Perfect Growing Temperature
By keeping a temperature of between 20–26 degrees C, your Asplenium nidus will thrive. This is a very slow-growing fern, so don’t expect quick results.
Caring for Your Bird’s Nest Fern
I recommend watering your bird’s nest fern regularly throughout the spring and summer months, when in its growing phase. Try to ensure the potting soil is always moist to the touch, though not waterlogged and never leave your plant sitting in water. This can cause suffocation of the root system.
In the dormant winter season, reduce the amount you water, but don’t entirely dry the roots out.
Feeding your Bird’s Nest Fern
As a slow-growing specimen, I only tend to feed once a month from April to September to help it through the growing phase. Choose a half-diluted balance feed, with an N.P.K. value of around 20–20–20 and water the soil around the roots, not the plant itself. This will help to avoid any potential root rot problems.
There is no real need to prune your bird’s nest fern. Just remove dead, damaged, or diseased fronds as a general tidy up for appearance’s sake.
As fragile new fronds appear from the central rosette, try not to touch them as they can easily be damaged.
Unlike some ferns, the Asplenium nidus does not like to be divided. Propagation comes by way of spore or tissue culture which is likely too in-depth for the average house plant lover.
When browsing my local nursery, I’m always pleasantly surprised at how reasonably priced ferns are in comparison to other plant life. For this reason, I recommend investing in a new plant rather tackling propagating, unless this particularly lights your fire.
Plant Problems including Pests and Disease
The most prevalent insects to watch out for are scale insects, and leaf and bud eelworms. Scale insects are closely related to aphids, whiteflies and jumping plant lice. They can weaken host plants and excrete a sticky residue on foliage, which in turn, causes sooty mold to grow.
To control this sap-sucking pest, use an insecticide that includes the synthetic pyrethroides lambda-cyhalothrin, such as Westland Resolva Pest Killer. Speak to your local garden centre to see what they have available.

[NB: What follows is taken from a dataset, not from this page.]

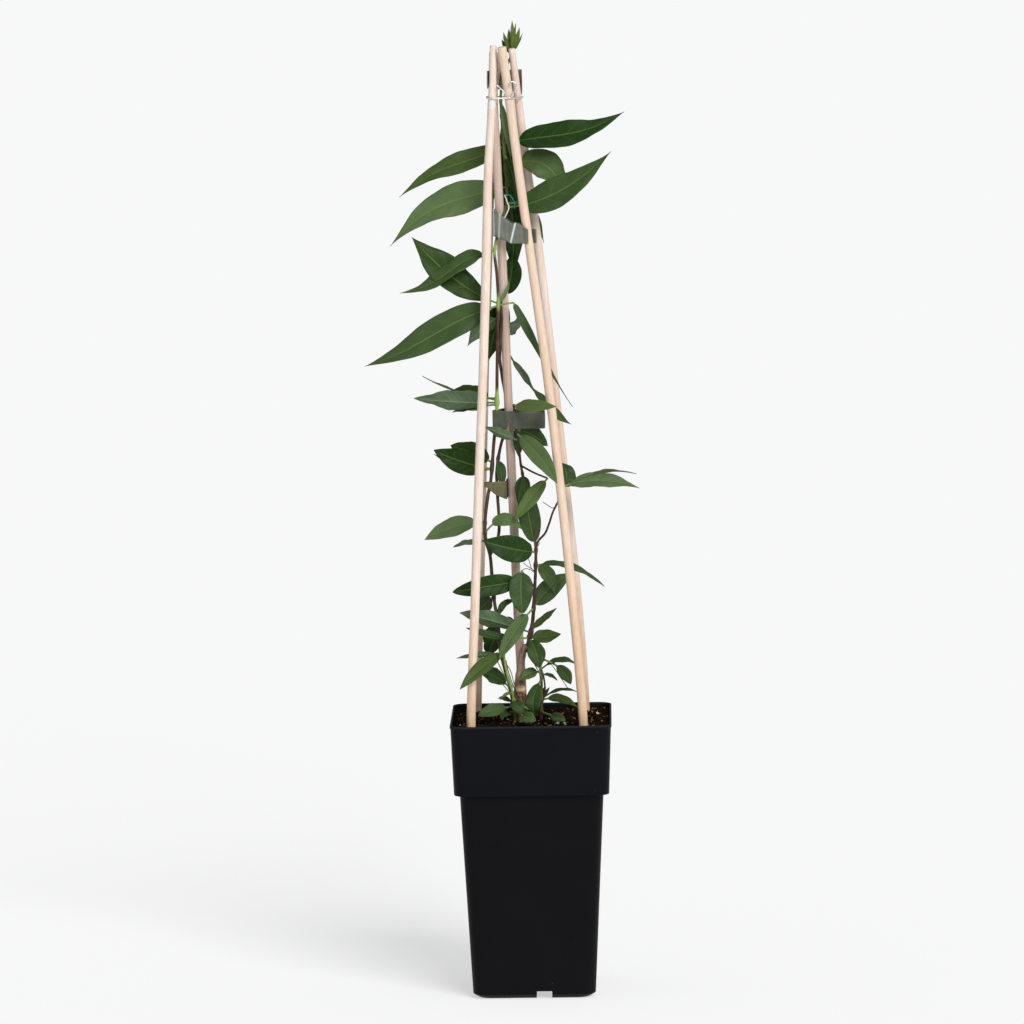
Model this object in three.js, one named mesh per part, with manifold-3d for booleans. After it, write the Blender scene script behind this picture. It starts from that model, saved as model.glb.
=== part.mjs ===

Leaf and bud eelworms are plant-parasitic nematodes that feed on plant cells and damage the host plant. These are microscopic, worm-like pests that have a short life-cycle. In contrast, mature pests often overwinter in dormant buds, seeds, and dry parts until warmer conditions arrive in spring.
These plant parasites thrive in warm and moist conditions, causing stunted plant growth, yellowing stripes on fronds and distorted growth. There is no current pesticide available to home gardeners to control this parasite. As a result, follow good garden hygiene and cultural controls to minimize damage and lower infestations.
Rust can be a problem for your Asplenium fern, especially in periods of mild, damp weather. Keep an eye on your plant during these conditions, and adjust humidity levels accordingly.
Perfect Companion Plantings
When choosing companion plants, aim for species that have similar light and humidity requirements. This will allow your plants to live together harmonously.
Epiphytic succulents require similar growing conditions to the Asplenium nidus and have weird and wonderful growing forms. You can guarantee a diverse collection of colors, forms and flowers. Take a peek at the Epiphyllum anguliger, otherwise known as the “Fishbone Cactus”.
These have a pendant form and the most unexpected, stunning flowers. Each of these features a unique fishbone-shaped leaf structure. Another beauty is the Disocactus phyllantoides. This is another pendant epiphyte with striking blooms and similar habitat conditions.
There are many forms of epiphytes to add to your collection. Some of the most common are orchids, bromeliads and mosses, but my favorites are just that little bit different—much like myself!